## WORK TO BE COMPLETED:
Each line below should be quoted exactly, please.

## DATASET CONTENT:

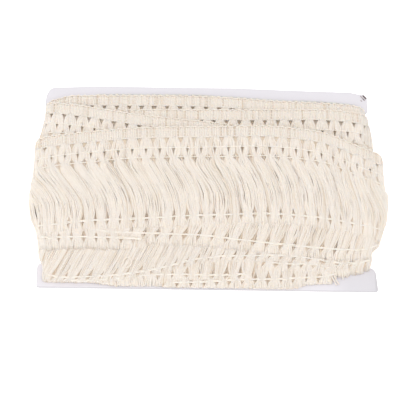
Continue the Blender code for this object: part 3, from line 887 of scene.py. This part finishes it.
def make_inner_layers():
    """What lies under the turns that show: fluted like the yarns of hidden tassels, and darkened as painted
    shade.
    """
    runs = ring_runs(YARN_RADIUS)
    flute = FLUTE_DEPTH * np.cos(2 * np.pi * runs / (2 * YARN_RADIUS)) * (1 + 0.5 * np.sin(runs * 0.71))
    top_1, top_2, top_3 = (height_of(f"top_heading_{i}", runs) for i in (1, 2, 3))
    across = np.clip(runs % (FRONT_RUN + SIDE_RUN) / FRONT_RUN, 0, 1)
    bottom = HIDDEN_SIDE_BOTTOM - HIDDEN_FRONT_DROP * np.sqrt(np.sin(np.pi * across))
    outer = height_of("outer_heading", runs)
    flat = np.ones_like(runs)
    full = HIDDEN_REACH + SIDE_FLARE * on_side(runs)
    y = top_1 - HIDDEN_BELOW_HEADING
    # The hidden layers' tones darken them as painted shade
    edges = [(y, 1.0, HOLE_SHADE_TONE)]
    for next_top, low_reach, high_reach, tone in (
        (np.maximum(top_2, top_3), 1.0, 3.6, HOLE_SHADE_TONE),
        (np.maximum(top_3, outer), 3.6, 6.2, HOLE_SHADE_TONE),
        (outer, 6.2, 11.6, PALE_SHADE_TONE),
    ):
        y = np.minimum(next_top - HIDDEN_BELOW_HEADING, y - 2)
        edges += [(y + 1, low_reach, HOLE_SHADE_TONE), (y, high_reach, tone)]
    edges += [(y - 10, 11.6, PALE_SHADE_TONE), (y - 12, 10.1, SLIT_SHADE_TONE), (y - 24, 10.1, SLIT_SHADE_TONE)]
    edges += [(y - 30, HIDDEN_REACH, PALE_SHADE_TONE), (y - 38, full, PALE_SHADE_TONE)]
    edges += [(-30 * flat, full, PALE_SHADE_TONE), (-31 * flat, 1.2, PALE_SHADE_TONE), (bottom, 1.2, PALE_SHADE_TONE)]
    slack = 1 - HIDDEN_SIDE_SLACK * on_side(runs)
    profile = [(edges[0][0], 0.3 * flat, HOLE_SHADE_TONE)]
    profile += [(y, reach * slack + flute, tone) for y, reach, tone in edges]
    profile += [(bottom, 0.3 * flat, PALE_SHADE_TONE)]
    return make_ring_solid("hidden_layers", runs, profile)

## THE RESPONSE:
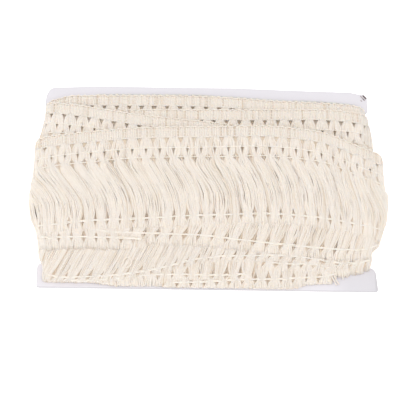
Continue the Blender code for this object: part 3, from line 887 of scene.py. This part finishes it.
def make_inner_layers():
    """What lies under the turns that show: fluted like the yarns of hidden tassels, and darkened as painted
    shade.
    """
    runs = ring_runs(YARN_RADIUS)
    flute = FLUTE_DEPTH * np.cos(2 * np.pi * runs / (2 * YARN_RADIUS)) * (1 + 0.5 * np.sin(runs * 0.71))
    top_1, top_2, top_3 = (height_of(f"top_heading_{i}", runs) for i in (1, 2, 3))
    across = np.clip(runs % (FRONT_RUN + SIDE_RUN) / FRONT_RUN, 0, 1)
    bottom = HIDDEN_SIDE_BOTTOM - HIDDEN_FRONT_DROP * np.sqrt(np.sin(np.pi * across))
    outer = height_of("outer_heading", runs)
    flat = np.ones_like(runs)
    full = HIDDEN_REACH + SIDE_FLARE * on_side(runs)
    y = top_1 - HIDDEN_BELOW_HEADING
    # The hidden layers' tones darken them as painted shade
    edges = [(y, 1.0, HOLE_SHADE_TONE)]
    for next_top, low_reach, high_reach, tone in (
        (np.maximum(top_2, top_3), 1.0, 3.6, HOLE_SHADE_TONE),
        (np.maximum(top_3, outer), 3.6, 6.2, HOLE_SHADE_TONE),
        (outer, 6.2, 11.6, PALE_SHADE_TONE),
    ):
        y = np.minimum(next_top - HIDDEN_BELOW_HEADING, y - 2)
        edges += [(y + 1, low_reach, HOLE_SHADE_TONE), (y, high_reach, tone)]
    edges += [(y - 10, 11.6, PALE_SHADE_TONE), (y - 12, 10.1, SLIT_SHADE_TONE), (y - 24, 10.1, SLIT_SHADE_TONE)]
    edges += [(y - 30, HIDDEN_REACH, PALE_SHADE_TONE), (y - 38, full, PALE_SHADE_TONE)]
    edges += [(-30 * flat, full, PALE_SHADE_TONE), (-31 * flat, 1.2, PALE_SHADE_TONE), (bottom, 1.2, PALE_SHADE_TONE)]
    slack = 1 - HIDDEN_SIDE_SLACK * on_side(runs)
    profile = [(edges[0][0], 0.3 * flat, HOLE_SHADE_TONE)]
    profile += [(y, reach * slack + flute, tone) for y, reach, tone in edges]
    profile += [(bottom, 0.3 * flat, PALE_SHADE_TONE)]
    return make_ring_solid("hidden_layers", runs, profile)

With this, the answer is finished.